The definition of Israel as the state of the Jewish people has both symbolic and highly practical consequences. It justifies the use of Jewish symbolism in the flag, the national anthem, the symbol of the state, and so forth. It justifies the decision to observe Jewish holidays as national holidays, and to use the Hebrew language. But most important, the Law of Return for Jews (and no one else) is grounded in the understanding that Israel is the state of the Jewish people. It is the most concrete expression of national rights possible.

This isn’t “racism” (although by current American standards, who knows what that means?). It is nationalism, in particular Jewish nationalism, or in short, Zionism.
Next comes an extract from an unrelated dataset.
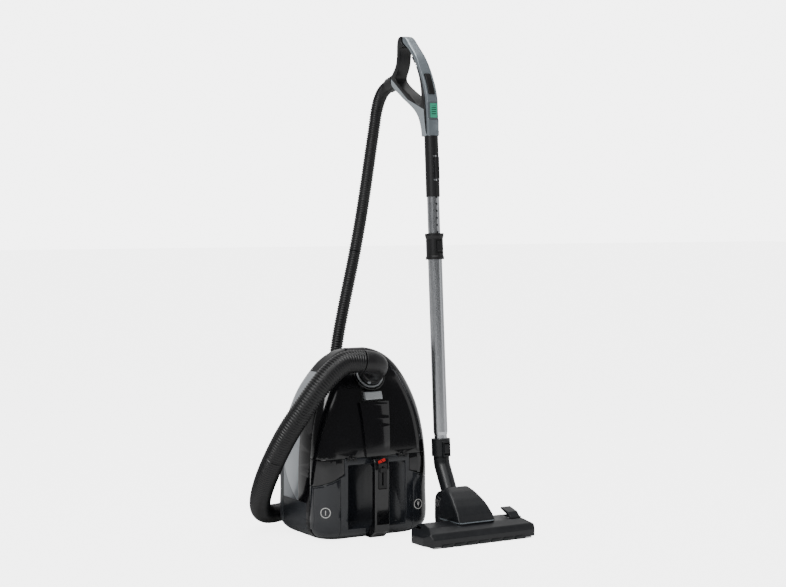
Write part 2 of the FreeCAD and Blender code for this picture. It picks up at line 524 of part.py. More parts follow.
def wand():
    narrow = OUTER_TUBE_RADIUS - TUBE_SHRINK
    save_on_wand("outer_tube", turned([
        (narrow, -34), (narrow, 8), (OUTER_TUBE_RADIUS, 16), (OUTER_TUBE_RADIUS, TUBE_TOP),
        (OUTER_TUBE_RADIUS - TUBE_WALL, TUBE_TOP), (OUTER_TUBE_RADIUS - TUBE_WALL, 17),
        (narrow - TUBE_WALL, 9), (narrow - TUBE_WALL, -34)]))
    bore = INNER_TUBE_RADIUS + 0.35
    collar = turned([
        (COLLAR_RADIUS - 0.5, COLLAR_BOTTOM), (COLLAR_RADIUS - 0.5, COLLAR_BOTTOM + 6),
        (COLLAR_RADIUS - 2, COLLAR_BOTTOM + 9), (COLLAR_RADIUS - 2, COLLAR_TOP - 13),
        (COLLAR_RADIUS, COLLAR_TOP - 6), (COLLAR_RADIUS, COLLAR_TOP), (bore, COLLAR_TOP),
        (bore, TUBE_TOP), (OUTER_TUBE_RADIUS, TUBE_TOP), (OUTER_TUBE_RADIUS, COLLAR_BOTTOM)])
    slot = box((-7.4, 7.4), (-FAR, -OUTER_TUBE_RADIUS - 0.4), (COLLAR_BOTTOM + 15, COLLAR_TOP - 15))
    save_on_wand("tube_collar", collar.cut(slot))
    save_on_wand("collar_release", rounded_block(
        (-7, 7), (-COLLAR_RADIUS - 2.5, -OUTER_TUBE_RADIUS - 0.8), (COLLAR_BOTTOM + 19, COLLAR_TOP - 19), 1.5))
    inner = tube((0, 0, INNER_BOTTOM), (0, 0, 1), INNER_TUBE_RADIUS, INNER_TUBE_RADIUS - TUBE_WALL,
                 INNER_TOP - INNER_BOTTOM)
    for k in range(DETENTS):
        inner = inner.cut(rod((0, -INNER_TUBE_RADIUS - 2, DETENT_FIRST + DETENT_PITCH * k), (0, 1, 0), 2.6, 4))
    save_on_wand("inner_tube", inner)


def smooth_region(outline, half):
    """A prism of the given half width over a smooth outline of (y, z) points."""
    curve = Part.BSplineCurve()
    curve.interpolate([V(-half, y, z) for y, z in outline])
    foot = Part.LineSegment(curve.EndPoint, curve.StartPoint).toShape()
    return Part.Face(Part.Wire([curve.toShape(), foot])).extrude(V(2 * half, 0, 0))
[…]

If Israel were to be redefined as a state of all its citizens, as the extreme Left and many Arab citizens want (and Rotem Sela appears to believe has already happened), what would be the justification for a Law of Return for Jews? Why shouldn’t there be one for Arabs? Why should Israel act as a place of refuge for persecuted Jews such as the Jews of Ethiopia, or even European Jews fleeing antisemitism? Why would it be important to have our capital in Jerusalem?

Israeli critics of the Nation-State Law (including Benny Gantz) have said that they would like to add a statement to it guaranteeing “equality” to all citizens of Israel. This is a bad idea. Equal civil rights for all are guaranteed by other basic laws. The Nation-State Law is the only one that specifically deals with national rights, and adding a statement about equality to it could be interpreted as diluting its force. It would be like the recent action of the American Congress, which diluted-to-death a resolution about antisemitism by making it a catch-all statement against every kind of bigotry. Even the antisemites were then able to vote for it.

The reactions of J Street, et al., illustrate that they are not only critical of Israel’s actions, but that they are critical of the most basic foundation of the Jewish state, the Zionist idea itself.

Thank you for helping clarify that, Rotem.